## Exercise requirements
Could you give the data below again, exactly and completely?

## Supplied information
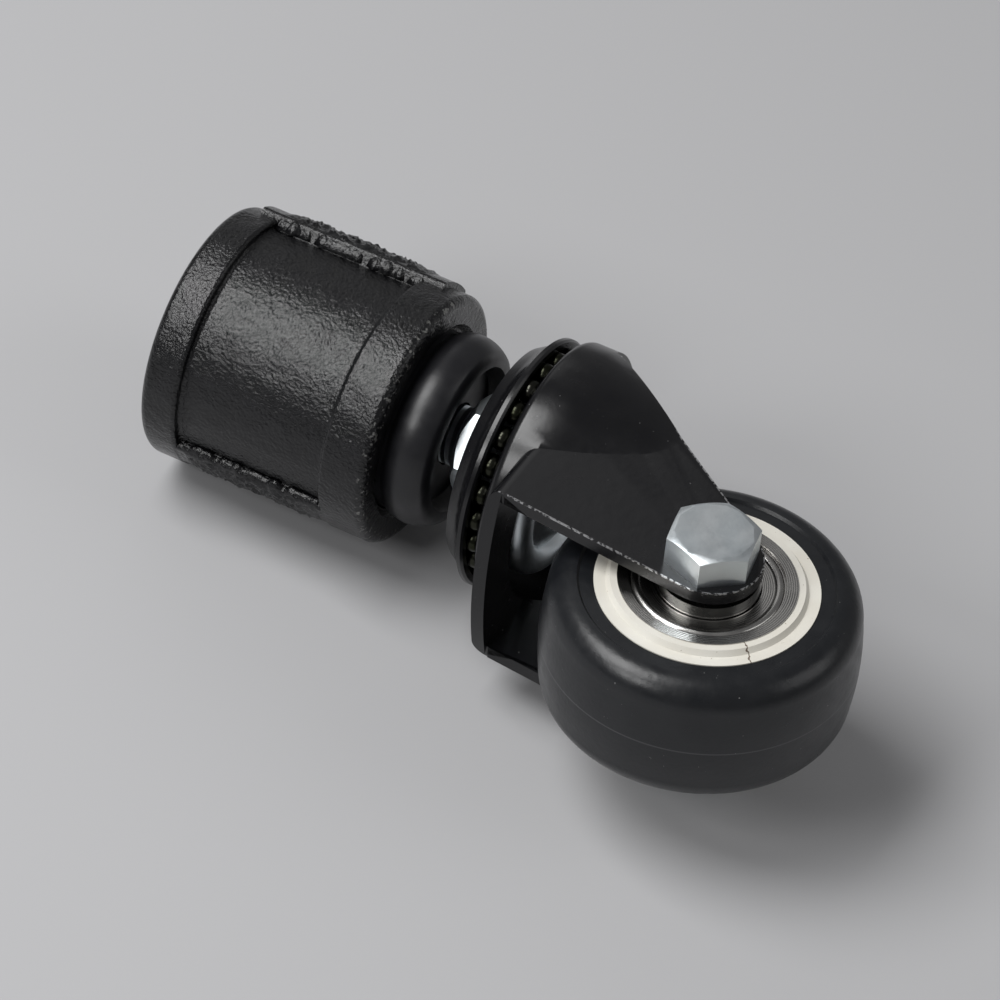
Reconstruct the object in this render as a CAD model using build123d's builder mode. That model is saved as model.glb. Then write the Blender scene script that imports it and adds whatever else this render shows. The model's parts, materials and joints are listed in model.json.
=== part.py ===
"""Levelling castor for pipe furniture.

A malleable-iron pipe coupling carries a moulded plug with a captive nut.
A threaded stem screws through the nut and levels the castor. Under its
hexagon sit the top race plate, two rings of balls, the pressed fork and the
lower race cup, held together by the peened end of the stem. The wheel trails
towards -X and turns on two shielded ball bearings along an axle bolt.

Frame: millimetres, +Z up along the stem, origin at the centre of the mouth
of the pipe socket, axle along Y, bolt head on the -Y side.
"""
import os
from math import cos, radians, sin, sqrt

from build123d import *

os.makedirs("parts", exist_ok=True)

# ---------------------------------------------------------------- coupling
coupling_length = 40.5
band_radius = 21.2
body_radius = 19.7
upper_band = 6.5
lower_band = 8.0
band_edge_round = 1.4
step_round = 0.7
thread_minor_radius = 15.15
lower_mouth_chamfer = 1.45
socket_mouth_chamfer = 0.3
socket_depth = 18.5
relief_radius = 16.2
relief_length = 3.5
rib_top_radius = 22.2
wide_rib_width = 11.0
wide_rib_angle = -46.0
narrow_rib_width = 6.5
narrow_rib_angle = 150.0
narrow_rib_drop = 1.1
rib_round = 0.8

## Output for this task
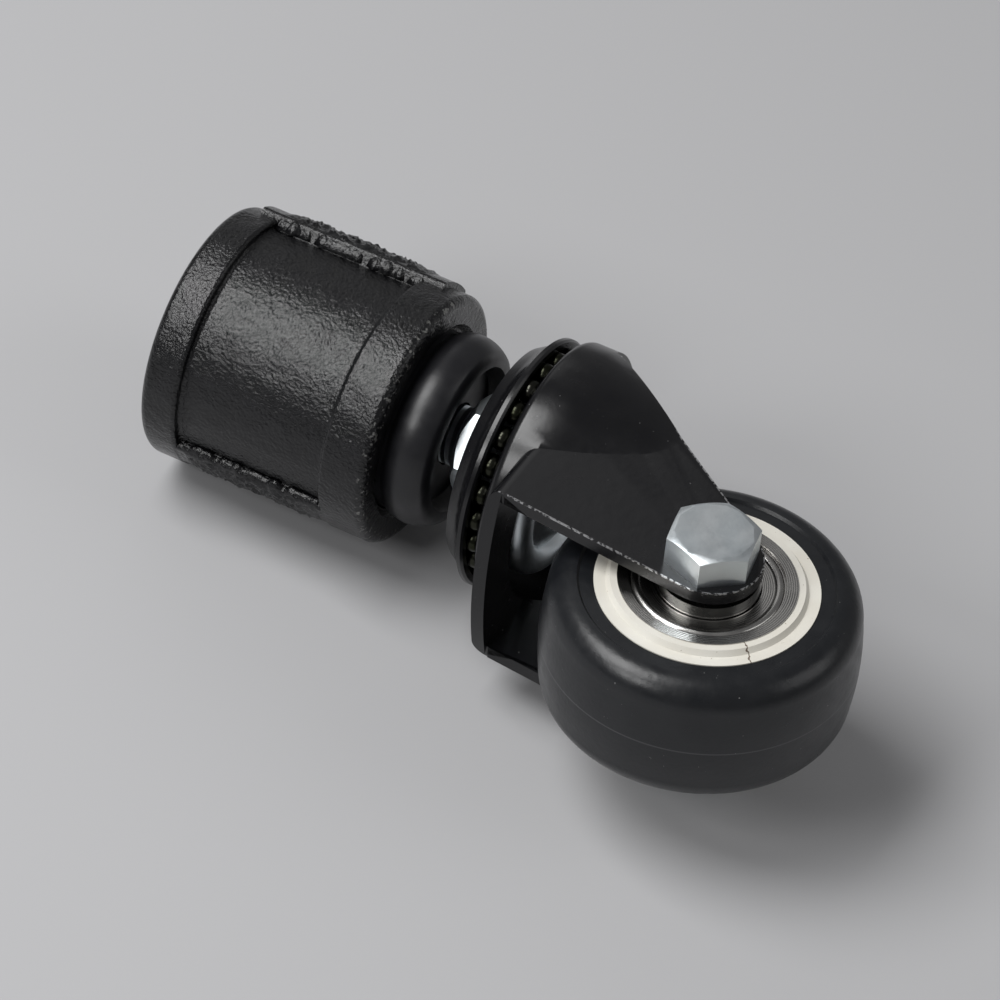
Reconstruct the object in this render as a CAD model using build123d's builder mode. That model is saved as model.glb. Then write the Blender scene script that imports it and adds whatever else this render shows. The model's parts, materials and joints are listed in model.json.
=== part.py ===
"""Levelling castor for pipe furniture.

A malleable-iron pipe coupling carries a moulded plug with a captive nut.
A threaded stem screws through the nut and levels the castor. Under its
hexagon sit the top race plate, two rings of balls, the pressed fork and the
lower race cup, held together by the peened end of the stem. The wheel trails
towards -X and turns on two shielded ball bearings along an axle bolt.

Frame: millimetres, +Z up along the stem, origin at the centre of the mouth
of the pipe socket, axle along Y, bolt head on the -Y side.
"""
import os
from math import cos, radians, sin, sqrt

from build123d import *

os.makedirs("parts", exist_ok=True)

# ---------------------------------------------------------------- coupling
coupling_length = 40.5
band_radius = 21.2
body_radius = 19.7
upper_band = 6.5
lower_band = 8.0
band_edge_round = 1.4
step_round = 0.7
thread_minor_radius = 15.15
lower_mouth_chamfer = 1.45
socket_mouth_chamfer = 0.3
socket_depth = 18.5
relief_radius = 16.2
relief_length = 3.5
rib_top_radius = 22.2
wide_rib_width = 11.0
wide_rib_angle = -46.0
narrow_rib_width = 6.5
narrow_rib_angle = 150.0
narrow_rib_drop = 1.1
rib_round = 0.8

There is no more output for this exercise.